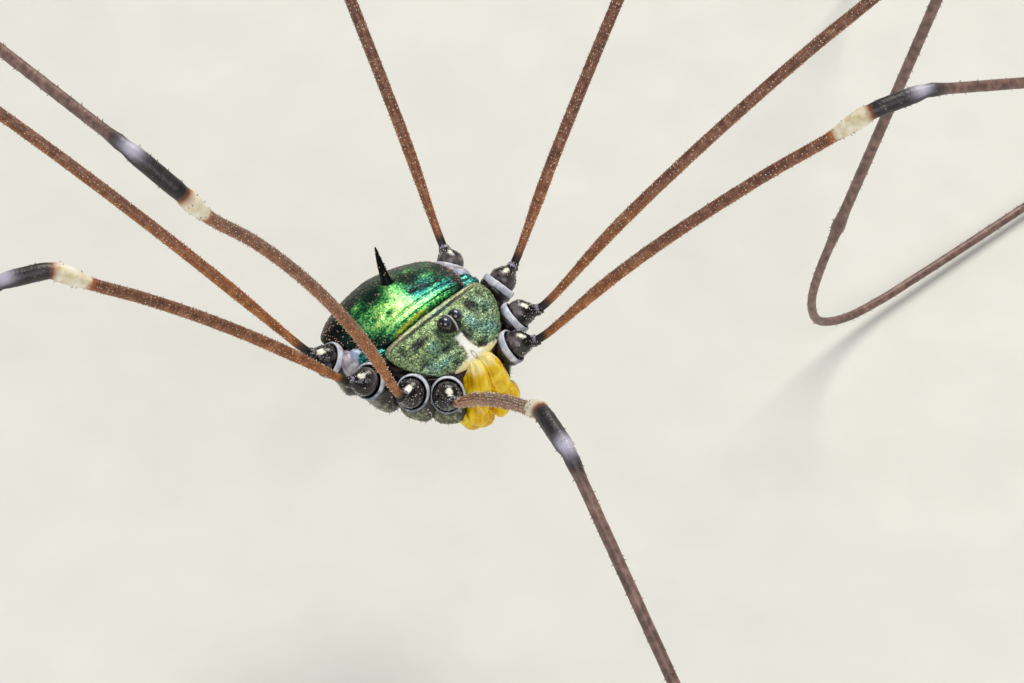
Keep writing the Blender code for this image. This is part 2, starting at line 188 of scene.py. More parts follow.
# soft patches of brighter or darker cuticle: (x, y, reach across, reach along, strength). The pale
# patches are a painted highlight on the dome's top, the first two lime ones, broad over its right
# front, are painted highlight too, and the other lime ones are the plate's own lime
PALE_PATCHES = [(-0.28, 2.30, 0.42, 0.46, 0.95), (-0.65, 1.60, 0.60, 0.26, 0.40),
                (-1.1, 1.18, 1.0, 0.16, 0.5), (-0.05, 1.15, 0.5, 0.14, 0.4)]
LIME_PATCHES = [(-1.55, 1.85, 0.95, 0.50, 0.75), (-0.6, 1.35, 1.7, 0.50, 0.45), (0.4, 3.1, 1.6, 0.4, 0.16),
                (-1.65, 2.98, 0.34, 0.20, 0.60), (1.22, 2.05, 0.36, 0.22, 0.62),
                (1.15, 2.95, 0.34, 0.14, 0.45), (-2.15, 2.75, 0.20, 0.14, 0.5),
                (-0.35, 2.75, 0.22, 0.20, 0.4), (0.9, 1.15, 0.7, 0.12, 0.35)]
TEAL_PATCHES = [(1.45, 1.22, 0.55, 0.16, 1.0), (0.35, 1.62, 0.45, 0.30, 0.8), (2.3, 1.3, 0.6, 0.5, 0.7),
                (-2.6, 2.2, 0.5, 0.5, 0.4), (0.9, 1.8, 0.9, 0.5, 0.55), (0.2, 1.2, 0.5, 0.2, 0.4)]
DARK_PATCHES = [(0.62, 1.85, 0.50, 0.26, 0.75), (1.15, 1.62, 0.75, 0.14, 0.7), (-1.2, 1.66, 0.20, 0.10, 1.3),
                (-1.75, 1.92, 0.22, 0.09, 0.8), (-0.9, 2.72, 0.55, 0.26, 0.8), (0.75, 2.5, 0.6, 0.36, 0.8),
                (2.2, 2.0, 0.5, 0.6, 0.55), (0.28, 1.80, 0.24, 0.08, 0.9), (-2.1, 1.25, 0.5, 0.2, 0.35)]
# a small point or granule as rings of (rise, thickness), with its tip at 1
POINTED = ((-0.25, 1.0), (0.45, 0.62))
DOMED = ((-0.3, 1.0), (0.45, 0.86), (0.88, 0.45))


def unit(vector):
    return vector / np.linalg.norm(vector)


def clip(value):
    return np.clip(value, 0, 1)


def bell(x, centre, width):
    return np.exp(-((x - centre) / width) ** 2)


def between(table, places, at):
    """Values on smooth curves through the rows of a table that stand at some places."""
    index = np.clip(np.searchsorted(places, at) - 1, 0, len(places) - 2)
    step = (places[index + 1] - places[index])[..., None]
    share = clip((at - places[index])[..., None] / step)
    slopes = np.gradient(table, places, axis=0)
    cube, square = share ** 3, share ** 2
    return ((2 * cube - 3 * square + 1) * table[index] + (cube - 2 * square + share) * step * slopes[index]
            + (3 * square - 2 * cube) * table[index + 1] + (cube - square) * step * slopes[index + 1])


def section_at(sections, y):
    """Half width, top and bottom of a shell at each y."""
    table = np.array(sections)
    return np.moveaxis(between(table[:, 1:], table[:, 0], y), -1, 0)


def circle(columns):
    """Cosines and sines of even steps round a turn."""
    turns = 2 * np.pi * np.arange(columns) / columns
    return np.cos(turns), np.sin(turns)


def shell_points(sections, rows, columns, rim_share, peak):
    """A grid of points round and along a shell. Column 0 is the left rim, and half of them are above."""
    y = np.linspace(sections[0][0], sections[-1][0], rows)
    half, top, bottom = section_at(sections, y)
    rim = bottom + rim_share * (top - bottom)
    c, s = circle(columns)
    x = half[:, None] * (np.sign(c) * np.abs(c) ** SECTION_POWER)[None]
    reach = np.where(s > 0, (top - rim)[:, None], (rim - bottom)[:, None])
    z = rim[:, None] + reach * (np.sign(s) * np.abs(s) ** peak)[None]
    return np.stack([x, np.repeat(y[:, None], columns, 1), z], axis=-1)


def outward(grid):
    """Unit normals of a grid that is closed round its columns."""
    around = np.roll(grid, -1, axis=1) - np.roll(grid, 1, axis=1)
    normal = np.cross(around, np.gradient(grid, axis=0))
    normal = normal / np.maximum(np.linalg.norm(normal, axis=-1, keepdims=True), 1e-12)
    return -normal if ((grid - grid.mean(axis=(0, 1))) * normal).sum() < 0 else normal


def patches(x, y, list_of_patches):
    """The sum of some soft patches at x, y."""
    return sum(strength * np.exp(-((x - px) / rx) ** 2 - ((y - py) / ry) ** 2)
               for px, py, rx, ry, strength in list_of_patches)


def grain(grid, size, detail=2, seed=0.0):
    """Smooth noise over a grid's points, from about -1 to 1, with features of a size in mm."""
    values = [noise.fractal(Vector(p), 0.9, 2.1, detail) for p in grid.reshape(-1, 3) / size + seed]
    return np.array(values).reshape(grid.shape[:-1])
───
All lines from the beginning of the material above through the one with "return vector / np.linalg.norm(vector)" need to be returned exactly; please return those and only those.

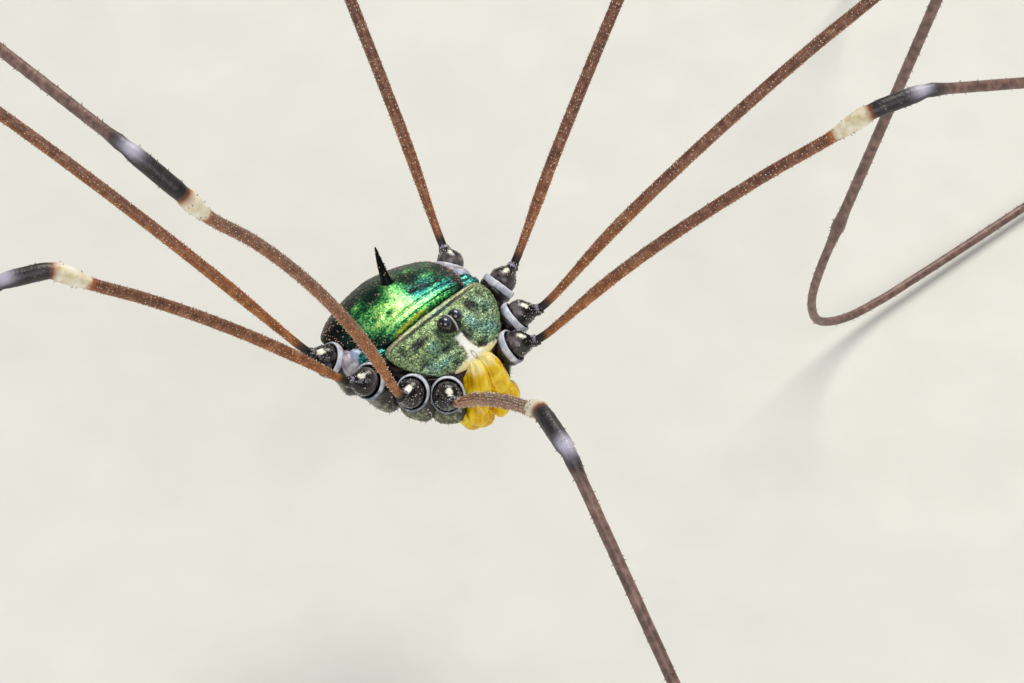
Keep writing the Blender code for this image. This is part 2, starting at line 188 of scene.py. More parts follow.
# soft patches of brighter or darker cuticle: (x, y, reach across, reach along, strength). The pale
# patches are a painted highlight on the dome's top, the first two lime ones, broad over its right
# front, are painted highlight too, and the other lime ones are the plate's own lime
PALE_PATCHES = [(-0.28, 2.30, 0.42, 0.46, 0.95), (-0.65, 1.60, 0.60, 0.26, 0.40),
                (-1.1, 1.18, 1.0, 0.16, 0.5), (-0.05, 1.15, 0.5, 0.14, 0.4)]
LIME_PATCHES = [(-1.55, 1.85, 0.95, 0.50, 0.75), (-0.6, 1.35, 1.7, 0.50, 0.45), (0.4, 3.1, 1.6, 0.4, 0.16),
                (-1.65, 2.98, 0.34, 0.20, 0.60), (1.22, 2.05, 0.36, 0.22, 0.62),
                (1.15, 2.95, 0.34, 0.14, 0.45), (-2.15, 2.75, 0.20, 0.14, 0.5),
                (-0.35, 2.75, 0.22, 0.20, 0.4), (0.9, 1.15, 0.7, 0.12, 0.35)]
TEAL_PATCHES = [(1.45, 1.22, 0.55, 0.16, 1.0), (0.35, 1.62, 0.45, 0.30, 0.8), (2.3, 1.3, 0.6, 0.5, 0.7),
                (-2.6, 2.2, 0.5, 0.5, 0.4), (0.9, 1.8, 0.9, 0.5, 0.55), (0.2, 1.2, 0.5, 0.2, 0.4)]
DARK_PATCHES = [(0.62, 1.85, 0.50, 0.26, 0.75), (1.15, 1.62, 0.75, 0.14, 0.7), (-1.2, 1.66, 0.20, 0.10, 1.3),
                (-1.75, 1.92, 0.22, 0.09, 0.8), (-0.9, 2.72, 0.55, 0.26, 0.8), (0.75, 2.5, 0.6, 0.36, 0.8),
                (2.2, 2.0, 0.5, 0.6, 0.55), (0.28, 1.80, 0.24, 0.08, 0.9), (-2.1, 1.25, 0.5, 0.2, 0.35)]
# a small point or granule as rings of (rise, thickness), with its tip at 1
POINTED = ((-0.25, 1.0), (0.45, 0.62))
DOMED = ((-0.3, 1.0), (0.45, 0.86), (0.88, 0.45))


def unit(vector):
    return vector / np.linalg.norm(vector)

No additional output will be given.